Il dibattito alla Camera sulla risoluzione al Def (passata con 330 voti a favore e 224 contrari) ha chiuso oggi di fatto la stagione delle promesse elettorali "tutto e subito" spingendo i recalcitranti partiti e il governo a entrare in una logica di maggiore compatibilità tra programmi e risorse disponibili. È stato in particolare il responsabile del Mef, come già anticipato in un’intervista, a sottolineare la necessità di tenere i piedi per terra, rilevando come il peso degli sviluppi internazionali renda le prospettive di crescita economica «meno favorevoli» rispetto al 2017. Pertanto «nell’interesse del Paese è intenzione del governo agire in modo da prevenire ogni aggravio per la finanza pubblica».

Il governo aggiornerà le stime di crescita e gli obiettivi finanziari a settembre: l’andamento del rapporto deficit-Pil sarà «oggetto di seria riflessione in sede di predisposizione del quadro programmatico» in stretta collaborazione con l’Ue, ma il calo del debito resta «imprescindibile e necessario», ha osservato Tria. L’impegno alla riduzione è importante perché «i mercati finanziari reagiscono alla dinamica percepita del debito piuttosto che al suo livello» ed è inoltre una «condizione di forza» per ottenere in Europa un regime più favorevole alle spese per investimenti.

Il ministro non si è sbilanciato sulle future mosse del nuovo governo avvertendo che «gli interventi relativi alle riforme strutturali sulle quali il governo è impegnato andranno adeguatamente coperti».

Di certo si dovrà accelerare appunto sugli investimenti pubblici, da conteggiare fuori dal deficit così da liberare maggiori risorse. Un obiettivo da rilanciare in sede Ue e da perseguire in casa con una task force che punti a rimuovere anche gli ostacoli burocratici, compresi quelli «involontari» creati dal Codice degli appalti.

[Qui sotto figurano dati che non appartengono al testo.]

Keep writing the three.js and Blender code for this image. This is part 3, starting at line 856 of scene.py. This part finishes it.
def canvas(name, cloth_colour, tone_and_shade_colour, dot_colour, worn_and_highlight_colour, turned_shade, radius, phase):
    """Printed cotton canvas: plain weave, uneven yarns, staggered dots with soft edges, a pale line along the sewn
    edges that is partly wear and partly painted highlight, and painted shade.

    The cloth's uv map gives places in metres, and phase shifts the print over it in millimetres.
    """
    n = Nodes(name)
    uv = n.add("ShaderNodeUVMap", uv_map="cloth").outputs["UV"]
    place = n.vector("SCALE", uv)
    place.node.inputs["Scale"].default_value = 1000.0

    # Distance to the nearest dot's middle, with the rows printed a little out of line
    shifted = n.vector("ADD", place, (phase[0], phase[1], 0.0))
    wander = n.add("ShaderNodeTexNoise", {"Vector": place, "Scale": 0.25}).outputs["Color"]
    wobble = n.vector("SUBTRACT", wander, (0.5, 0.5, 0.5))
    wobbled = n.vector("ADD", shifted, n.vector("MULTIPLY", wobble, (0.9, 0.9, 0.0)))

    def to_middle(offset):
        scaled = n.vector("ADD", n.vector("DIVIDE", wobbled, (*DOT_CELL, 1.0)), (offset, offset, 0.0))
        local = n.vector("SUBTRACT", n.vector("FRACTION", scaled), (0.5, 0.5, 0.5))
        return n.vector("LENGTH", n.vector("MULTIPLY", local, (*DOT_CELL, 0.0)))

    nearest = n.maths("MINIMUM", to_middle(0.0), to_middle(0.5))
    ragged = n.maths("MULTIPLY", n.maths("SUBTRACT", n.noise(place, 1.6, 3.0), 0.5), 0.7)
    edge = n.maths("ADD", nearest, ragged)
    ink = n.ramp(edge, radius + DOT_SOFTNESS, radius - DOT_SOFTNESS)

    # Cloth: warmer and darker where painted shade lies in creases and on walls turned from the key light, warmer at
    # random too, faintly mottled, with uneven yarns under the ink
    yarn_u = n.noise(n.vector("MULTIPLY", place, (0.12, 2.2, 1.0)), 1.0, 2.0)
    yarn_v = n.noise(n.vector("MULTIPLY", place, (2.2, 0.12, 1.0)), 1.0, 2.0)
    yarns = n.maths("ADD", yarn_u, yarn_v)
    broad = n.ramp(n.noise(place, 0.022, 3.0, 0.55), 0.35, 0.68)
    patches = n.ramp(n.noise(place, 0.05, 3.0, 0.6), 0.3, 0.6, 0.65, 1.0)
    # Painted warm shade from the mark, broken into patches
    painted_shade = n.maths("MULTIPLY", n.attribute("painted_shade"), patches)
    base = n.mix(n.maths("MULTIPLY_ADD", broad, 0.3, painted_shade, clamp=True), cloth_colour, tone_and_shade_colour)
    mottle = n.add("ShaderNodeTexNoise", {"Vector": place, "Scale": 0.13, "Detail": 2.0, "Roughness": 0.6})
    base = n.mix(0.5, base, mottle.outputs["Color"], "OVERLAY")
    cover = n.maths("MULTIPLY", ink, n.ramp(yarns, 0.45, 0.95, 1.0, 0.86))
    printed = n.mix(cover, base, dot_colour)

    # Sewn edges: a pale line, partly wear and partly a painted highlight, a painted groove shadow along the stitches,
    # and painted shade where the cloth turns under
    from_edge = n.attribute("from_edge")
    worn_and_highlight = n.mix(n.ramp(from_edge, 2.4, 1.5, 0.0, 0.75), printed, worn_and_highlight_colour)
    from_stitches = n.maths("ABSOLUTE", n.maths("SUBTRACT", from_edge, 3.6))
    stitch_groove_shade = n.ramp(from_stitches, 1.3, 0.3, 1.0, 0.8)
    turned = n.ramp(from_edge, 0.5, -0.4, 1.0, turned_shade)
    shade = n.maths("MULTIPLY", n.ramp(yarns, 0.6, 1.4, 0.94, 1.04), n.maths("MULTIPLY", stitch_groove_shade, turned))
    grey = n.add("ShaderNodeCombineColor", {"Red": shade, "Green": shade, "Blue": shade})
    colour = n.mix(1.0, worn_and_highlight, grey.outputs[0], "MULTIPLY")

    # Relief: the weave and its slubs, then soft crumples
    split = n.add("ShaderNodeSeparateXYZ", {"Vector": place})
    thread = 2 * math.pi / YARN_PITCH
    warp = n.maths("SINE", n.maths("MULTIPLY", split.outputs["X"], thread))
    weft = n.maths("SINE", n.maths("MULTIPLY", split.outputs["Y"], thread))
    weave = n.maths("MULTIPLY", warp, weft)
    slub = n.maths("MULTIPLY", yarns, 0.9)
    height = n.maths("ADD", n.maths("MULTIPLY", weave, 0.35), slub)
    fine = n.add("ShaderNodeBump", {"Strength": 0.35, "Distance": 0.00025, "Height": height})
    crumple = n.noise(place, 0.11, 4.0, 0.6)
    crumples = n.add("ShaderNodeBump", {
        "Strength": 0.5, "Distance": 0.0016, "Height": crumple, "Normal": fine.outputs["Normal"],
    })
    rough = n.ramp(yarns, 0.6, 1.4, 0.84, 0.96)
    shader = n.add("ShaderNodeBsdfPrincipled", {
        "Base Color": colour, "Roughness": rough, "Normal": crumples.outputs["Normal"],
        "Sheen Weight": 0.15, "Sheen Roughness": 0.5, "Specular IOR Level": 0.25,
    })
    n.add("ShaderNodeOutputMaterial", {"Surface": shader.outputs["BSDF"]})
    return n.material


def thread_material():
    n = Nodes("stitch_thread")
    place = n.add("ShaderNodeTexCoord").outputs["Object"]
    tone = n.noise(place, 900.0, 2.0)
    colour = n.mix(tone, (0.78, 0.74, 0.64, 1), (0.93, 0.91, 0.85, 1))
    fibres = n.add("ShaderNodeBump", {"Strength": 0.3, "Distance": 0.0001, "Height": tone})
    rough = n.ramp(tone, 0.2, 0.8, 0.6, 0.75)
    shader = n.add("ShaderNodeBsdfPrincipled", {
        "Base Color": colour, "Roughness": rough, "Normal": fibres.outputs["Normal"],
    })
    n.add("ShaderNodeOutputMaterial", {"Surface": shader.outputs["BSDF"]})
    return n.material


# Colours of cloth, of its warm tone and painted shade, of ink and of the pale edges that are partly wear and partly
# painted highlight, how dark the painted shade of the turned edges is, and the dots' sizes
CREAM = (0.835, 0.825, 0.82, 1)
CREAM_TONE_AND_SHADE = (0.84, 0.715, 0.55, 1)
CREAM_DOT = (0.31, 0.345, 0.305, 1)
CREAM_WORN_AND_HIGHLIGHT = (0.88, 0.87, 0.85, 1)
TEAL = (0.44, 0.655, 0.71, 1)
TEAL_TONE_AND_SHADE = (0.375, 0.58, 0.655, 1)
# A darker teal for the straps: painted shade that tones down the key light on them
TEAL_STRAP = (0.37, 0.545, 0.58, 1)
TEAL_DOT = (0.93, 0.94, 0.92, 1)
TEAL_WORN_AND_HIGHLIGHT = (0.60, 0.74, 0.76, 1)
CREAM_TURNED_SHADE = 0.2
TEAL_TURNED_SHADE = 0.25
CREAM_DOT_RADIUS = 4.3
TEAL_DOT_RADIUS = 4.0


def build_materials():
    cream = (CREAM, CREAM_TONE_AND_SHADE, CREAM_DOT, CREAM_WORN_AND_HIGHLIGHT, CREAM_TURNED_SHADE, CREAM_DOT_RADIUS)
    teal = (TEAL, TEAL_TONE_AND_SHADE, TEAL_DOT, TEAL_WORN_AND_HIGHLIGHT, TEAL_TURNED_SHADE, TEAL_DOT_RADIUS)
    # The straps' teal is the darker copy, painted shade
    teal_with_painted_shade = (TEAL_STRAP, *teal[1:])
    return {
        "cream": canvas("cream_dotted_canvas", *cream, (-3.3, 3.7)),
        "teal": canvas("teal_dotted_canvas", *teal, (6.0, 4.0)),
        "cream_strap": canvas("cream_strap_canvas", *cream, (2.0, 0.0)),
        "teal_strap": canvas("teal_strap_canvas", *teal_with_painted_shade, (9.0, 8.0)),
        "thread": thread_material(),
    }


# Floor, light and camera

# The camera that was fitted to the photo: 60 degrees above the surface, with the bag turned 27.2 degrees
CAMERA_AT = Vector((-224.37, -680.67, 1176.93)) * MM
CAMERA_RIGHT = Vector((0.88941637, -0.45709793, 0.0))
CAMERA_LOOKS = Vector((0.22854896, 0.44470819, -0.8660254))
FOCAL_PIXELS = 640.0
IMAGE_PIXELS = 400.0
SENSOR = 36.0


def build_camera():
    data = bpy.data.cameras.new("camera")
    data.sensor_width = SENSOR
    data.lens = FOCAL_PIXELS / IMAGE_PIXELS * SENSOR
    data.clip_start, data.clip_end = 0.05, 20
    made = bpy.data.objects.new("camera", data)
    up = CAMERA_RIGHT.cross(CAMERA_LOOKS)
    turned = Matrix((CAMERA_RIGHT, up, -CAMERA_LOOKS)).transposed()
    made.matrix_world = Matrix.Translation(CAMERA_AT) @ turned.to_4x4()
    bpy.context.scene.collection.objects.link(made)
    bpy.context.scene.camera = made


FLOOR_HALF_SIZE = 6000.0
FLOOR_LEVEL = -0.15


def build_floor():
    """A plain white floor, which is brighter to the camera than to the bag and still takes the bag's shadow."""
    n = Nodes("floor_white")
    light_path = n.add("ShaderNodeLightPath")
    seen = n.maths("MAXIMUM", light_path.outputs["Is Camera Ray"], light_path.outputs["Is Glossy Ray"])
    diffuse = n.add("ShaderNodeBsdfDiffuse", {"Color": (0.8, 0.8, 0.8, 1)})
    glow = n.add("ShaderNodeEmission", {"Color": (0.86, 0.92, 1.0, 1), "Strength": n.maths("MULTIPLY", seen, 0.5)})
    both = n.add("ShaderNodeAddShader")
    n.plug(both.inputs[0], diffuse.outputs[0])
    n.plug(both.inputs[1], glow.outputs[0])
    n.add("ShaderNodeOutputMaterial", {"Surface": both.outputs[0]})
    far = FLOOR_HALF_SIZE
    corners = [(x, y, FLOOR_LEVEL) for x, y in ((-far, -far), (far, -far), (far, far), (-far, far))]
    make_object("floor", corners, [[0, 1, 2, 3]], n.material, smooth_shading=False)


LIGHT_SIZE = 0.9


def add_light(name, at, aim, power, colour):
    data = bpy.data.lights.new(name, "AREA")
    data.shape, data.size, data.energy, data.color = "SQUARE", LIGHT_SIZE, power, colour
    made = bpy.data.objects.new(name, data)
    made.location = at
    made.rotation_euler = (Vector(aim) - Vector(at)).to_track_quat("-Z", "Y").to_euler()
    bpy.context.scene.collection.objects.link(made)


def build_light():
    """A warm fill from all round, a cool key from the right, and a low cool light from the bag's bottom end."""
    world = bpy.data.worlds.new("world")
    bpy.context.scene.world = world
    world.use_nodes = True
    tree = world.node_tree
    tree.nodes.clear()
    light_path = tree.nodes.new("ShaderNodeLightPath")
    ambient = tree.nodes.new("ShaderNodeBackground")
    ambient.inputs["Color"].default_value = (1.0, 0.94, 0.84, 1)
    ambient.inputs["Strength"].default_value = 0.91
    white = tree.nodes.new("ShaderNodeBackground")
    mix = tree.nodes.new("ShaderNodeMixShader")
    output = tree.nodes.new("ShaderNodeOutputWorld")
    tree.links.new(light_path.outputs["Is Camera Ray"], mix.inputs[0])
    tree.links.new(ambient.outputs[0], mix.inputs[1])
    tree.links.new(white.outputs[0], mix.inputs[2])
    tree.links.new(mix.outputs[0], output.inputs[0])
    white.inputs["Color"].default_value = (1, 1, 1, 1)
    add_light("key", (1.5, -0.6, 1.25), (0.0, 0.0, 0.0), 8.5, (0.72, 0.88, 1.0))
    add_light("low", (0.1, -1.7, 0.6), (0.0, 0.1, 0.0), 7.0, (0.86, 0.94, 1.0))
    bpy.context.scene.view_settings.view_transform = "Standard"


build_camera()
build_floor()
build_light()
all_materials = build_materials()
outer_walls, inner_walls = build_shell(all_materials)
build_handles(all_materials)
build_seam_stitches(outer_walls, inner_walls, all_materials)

Ma per il capo del Mef è «centrale» anche «l’attuazione del programma di riforme», a partire dal reddito di cittadinanza, prioritario «per garantire la stabilità sociale».

Nella risoluzione parlamentare M5s e Lega chiedono al governo di assumere «tutte le iniziative per disinnescare la clausole di salvaguardia, operazione che per il 2019 vale 12,5 miliardi.

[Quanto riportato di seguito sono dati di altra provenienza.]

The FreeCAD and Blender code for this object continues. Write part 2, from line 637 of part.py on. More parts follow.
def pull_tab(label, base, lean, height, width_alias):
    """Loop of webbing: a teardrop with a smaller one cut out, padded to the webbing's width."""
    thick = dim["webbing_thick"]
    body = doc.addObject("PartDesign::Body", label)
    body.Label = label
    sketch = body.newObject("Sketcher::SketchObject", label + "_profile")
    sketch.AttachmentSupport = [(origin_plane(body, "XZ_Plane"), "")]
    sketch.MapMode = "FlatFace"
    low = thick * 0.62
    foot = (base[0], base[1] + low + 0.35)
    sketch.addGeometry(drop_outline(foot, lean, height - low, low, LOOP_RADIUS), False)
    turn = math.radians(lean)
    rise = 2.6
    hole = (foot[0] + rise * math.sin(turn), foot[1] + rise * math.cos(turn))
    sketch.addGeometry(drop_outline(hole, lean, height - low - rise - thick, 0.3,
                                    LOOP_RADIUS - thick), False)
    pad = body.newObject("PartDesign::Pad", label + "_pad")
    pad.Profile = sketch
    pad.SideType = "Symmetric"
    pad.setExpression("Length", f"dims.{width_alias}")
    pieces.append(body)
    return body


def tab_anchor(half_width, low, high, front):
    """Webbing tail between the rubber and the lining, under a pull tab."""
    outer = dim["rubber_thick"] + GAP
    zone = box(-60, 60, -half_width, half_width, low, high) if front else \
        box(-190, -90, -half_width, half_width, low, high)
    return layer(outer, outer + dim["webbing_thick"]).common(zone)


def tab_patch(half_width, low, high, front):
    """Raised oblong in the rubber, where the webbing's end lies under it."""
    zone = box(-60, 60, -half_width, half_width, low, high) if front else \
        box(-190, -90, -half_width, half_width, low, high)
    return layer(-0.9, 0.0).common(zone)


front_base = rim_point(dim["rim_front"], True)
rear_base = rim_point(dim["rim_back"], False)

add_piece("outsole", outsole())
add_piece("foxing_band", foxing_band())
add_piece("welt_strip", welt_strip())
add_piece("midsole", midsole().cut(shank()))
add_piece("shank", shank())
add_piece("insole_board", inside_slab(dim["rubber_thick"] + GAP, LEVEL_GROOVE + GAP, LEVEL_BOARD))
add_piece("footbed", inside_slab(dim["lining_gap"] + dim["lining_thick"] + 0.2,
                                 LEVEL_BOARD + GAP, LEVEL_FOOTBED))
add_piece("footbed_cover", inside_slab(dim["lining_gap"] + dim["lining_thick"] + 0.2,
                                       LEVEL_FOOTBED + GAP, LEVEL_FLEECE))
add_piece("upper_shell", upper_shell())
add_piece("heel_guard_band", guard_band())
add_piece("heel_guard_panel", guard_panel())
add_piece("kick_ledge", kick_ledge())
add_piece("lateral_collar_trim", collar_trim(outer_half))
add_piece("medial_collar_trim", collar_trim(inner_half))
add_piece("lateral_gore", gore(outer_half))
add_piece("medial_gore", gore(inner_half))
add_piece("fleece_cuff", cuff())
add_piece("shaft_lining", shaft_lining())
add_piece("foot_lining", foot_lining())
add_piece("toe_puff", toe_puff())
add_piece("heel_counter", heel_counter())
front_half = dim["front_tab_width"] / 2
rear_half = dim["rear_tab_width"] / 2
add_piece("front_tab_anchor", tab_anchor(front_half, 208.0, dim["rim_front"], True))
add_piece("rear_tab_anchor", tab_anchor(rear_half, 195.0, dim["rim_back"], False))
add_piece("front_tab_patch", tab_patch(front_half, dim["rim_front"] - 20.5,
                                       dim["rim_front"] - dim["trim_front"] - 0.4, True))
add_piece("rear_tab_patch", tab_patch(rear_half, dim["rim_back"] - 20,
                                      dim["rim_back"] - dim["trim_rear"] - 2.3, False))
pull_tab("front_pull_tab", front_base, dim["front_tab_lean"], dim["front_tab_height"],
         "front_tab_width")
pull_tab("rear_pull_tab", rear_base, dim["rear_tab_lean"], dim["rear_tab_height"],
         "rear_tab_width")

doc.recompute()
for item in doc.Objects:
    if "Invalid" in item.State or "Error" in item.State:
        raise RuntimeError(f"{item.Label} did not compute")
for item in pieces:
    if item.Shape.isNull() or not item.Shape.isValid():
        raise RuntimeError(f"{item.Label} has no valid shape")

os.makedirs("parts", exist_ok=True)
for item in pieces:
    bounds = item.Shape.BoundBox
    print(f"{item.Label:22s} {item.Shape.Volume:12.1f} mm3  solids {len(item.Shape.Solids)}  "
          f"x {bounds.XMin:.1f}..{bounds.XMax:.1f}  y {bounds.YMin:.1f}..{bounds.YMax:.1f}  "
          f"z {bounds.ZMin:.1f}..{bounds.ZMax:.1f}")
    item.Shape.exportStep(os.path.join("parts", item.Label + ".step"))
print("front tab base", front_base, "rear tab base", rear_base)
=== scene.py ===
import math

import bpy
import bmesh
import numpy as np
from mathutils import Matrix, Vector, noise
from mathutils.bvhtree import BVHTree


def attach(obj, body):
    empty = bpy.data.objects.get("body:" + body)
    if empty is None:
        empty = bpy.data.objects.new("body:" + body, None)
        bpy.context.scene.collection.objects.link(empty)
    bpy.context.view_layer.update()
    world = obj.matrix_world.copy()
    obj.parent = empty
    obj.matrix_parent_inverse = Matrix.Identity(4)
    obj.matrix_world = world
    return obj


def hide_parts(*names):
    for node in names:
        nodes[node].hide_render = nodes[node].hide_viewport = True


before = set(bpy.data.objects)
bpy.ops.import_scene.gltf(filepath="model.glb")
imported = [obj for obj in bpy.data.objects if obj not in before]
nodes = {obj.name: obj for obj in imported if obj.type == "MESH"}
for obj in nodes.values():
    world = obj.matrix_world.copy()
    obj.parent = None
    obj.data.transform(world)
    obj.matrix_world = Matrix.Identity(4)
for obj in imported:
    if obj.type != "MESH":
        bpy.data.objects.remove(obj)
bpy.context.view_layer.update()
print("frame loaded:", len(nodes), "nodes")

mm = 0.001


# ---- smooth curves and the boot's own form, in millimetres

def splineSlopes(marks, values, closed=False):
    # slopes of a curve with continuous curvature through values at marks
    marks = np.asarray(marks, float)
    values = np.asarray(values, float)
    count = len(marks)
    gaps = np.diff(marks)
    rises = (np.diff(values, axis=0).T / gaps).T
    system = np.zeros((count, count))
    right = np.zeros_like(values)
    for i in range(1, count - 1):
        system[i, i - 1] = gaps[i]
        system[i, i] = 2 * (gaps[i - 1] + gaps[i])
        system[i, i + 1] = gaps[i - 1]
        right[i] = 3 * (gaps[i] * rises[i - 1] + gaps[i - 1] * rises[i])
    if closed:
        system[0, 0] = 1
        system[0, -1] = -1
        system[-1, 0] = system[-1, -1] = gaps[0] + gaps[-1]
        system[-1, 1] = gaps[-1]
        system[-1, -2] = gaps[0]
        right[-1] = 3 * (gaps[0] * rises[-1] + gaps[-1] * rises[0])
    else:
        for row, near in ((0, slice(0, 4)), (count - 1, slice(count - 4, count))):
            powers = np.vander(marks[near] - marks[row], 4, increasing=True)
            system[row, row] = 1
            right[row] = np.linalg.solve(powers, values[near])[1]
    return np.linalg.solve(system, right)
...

Più in generale, si aggiunge, occorre un nuovo «paradigma economico» che permetta l’attuazione delle riforme del contratto di governo: flat tax, pensioni, reddito di cittadinanza.

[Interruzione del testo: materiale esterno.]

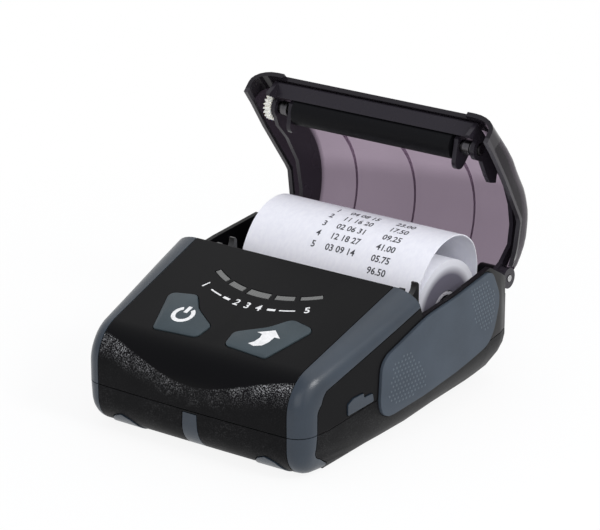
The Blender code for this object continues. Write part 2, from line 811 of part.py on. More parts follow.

A questo scopo l’esecutivo dovrà «riconsiderare il quadro di finanza pubblica riguardo ai saldi di bilancio 2019-2021» ma «nel rispetto degli impegni europei».

L’obiettivo è il rinvio di un anno del pareggio di bilancio, previsto attualmente nel 2020. La partita delle riforme si giocherà quindi soprattutto in sede Ue. Il primo appuntamento è già in settimana con vertici Ecofin ed Eurogruppo. «La nostra azione in Europa – ha avvertito Tria – deve essere volta verso una profonda riforma delle istituzioni economiche», viste «le gravi inadeguatezze» dell’attuale governance che, mentre disincentiva gli investimenti imponendo stretti vincoli di bilancio, «consente squilibri nelle partite correnti». Un riferimento all’eccessivo surplus tedesco.